Voilà bien des questions posées et qu’aujourd’hui nul assurément ne peut tenter de résoudre. Il est bon cependant de lire l’excellent chapitre que M. Bain consacre aux bases physiques de la mémoire192. Il est extrêmement suggestif pour la théorie comme pour la pratique. L’opinion commune veut que la possibilité d’acquérir des connaissances nouvelles soit pour nous sans bornes. Il existe cependant des limites bien évidentes. M. Bain nous les fait voir.

La mémoire, dit-il, dépend du cerveau ; le cerveau n’a qu’un nombre déterminé d’éléments nerveux — cellules et fibres — ; ce nombre limite nécessairement celui de nos acquisitions. Il montre, en s’appuyant sur les travaux du célèbre histologiste anglais, sir Lionel Beale, que la substance grise qui recouvre les hémisphères cérébraux forme une surface d’environ 19 décimètres carrés, d’une épaisseur moyenne de 2 millimètres et demi ; que cette couche peut contenir approximativement 4,200 millions de cellules et 4,800 millions de fibres. De là il déduit le nombre probable des éléments nerveux — cellules et fibres — nécessaires pour acquérir et conserver tel ou tel ordre de connaissance (mathématiques, musique, langues, etc.), et il montre comment ces diverses acquisitions se limitent réciproquement.

Il nous est impossible de le suivre ici dans ses ingénieuses déductions. Nous renvoyons le lecteur à ce chapitre.
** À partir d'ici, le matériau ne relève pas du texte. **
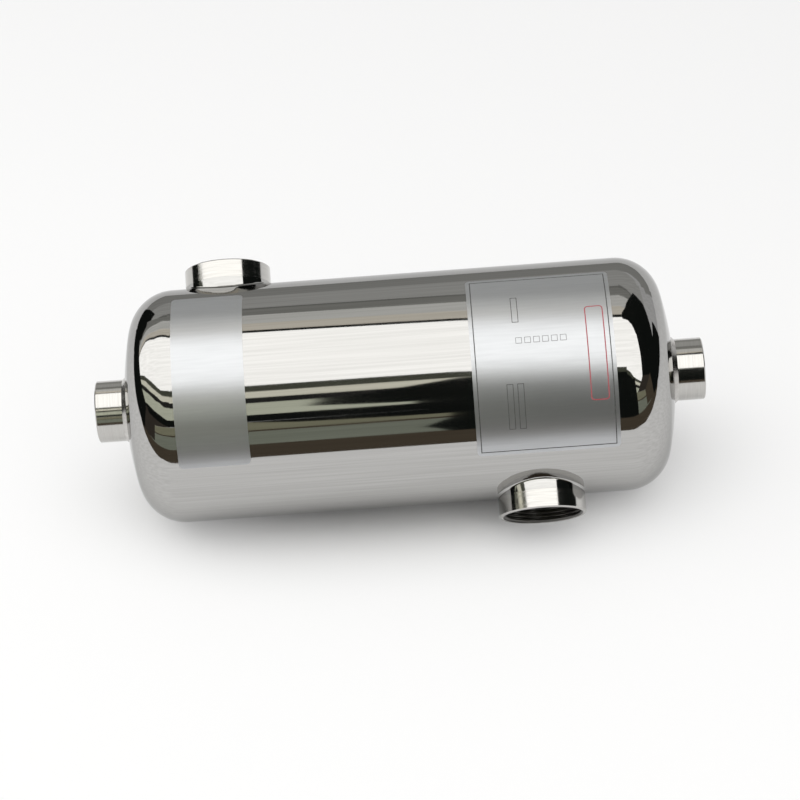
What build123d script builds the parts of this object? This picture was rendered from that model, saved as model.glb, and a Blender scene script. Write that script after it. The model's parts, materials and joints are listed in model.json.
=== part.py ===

Il verra que pour l’auteur « les actions les plus élevées de l’esprit ont essentiellement le même caractère que les actions réflexes, mais sont bien plus compliqués. » C’est là une grosse question posée en passant : à notre avis elle contient la question du rapport du physique et du moral dans sa totalité : mais ce n’est pas ici le lieu de l’aborder193.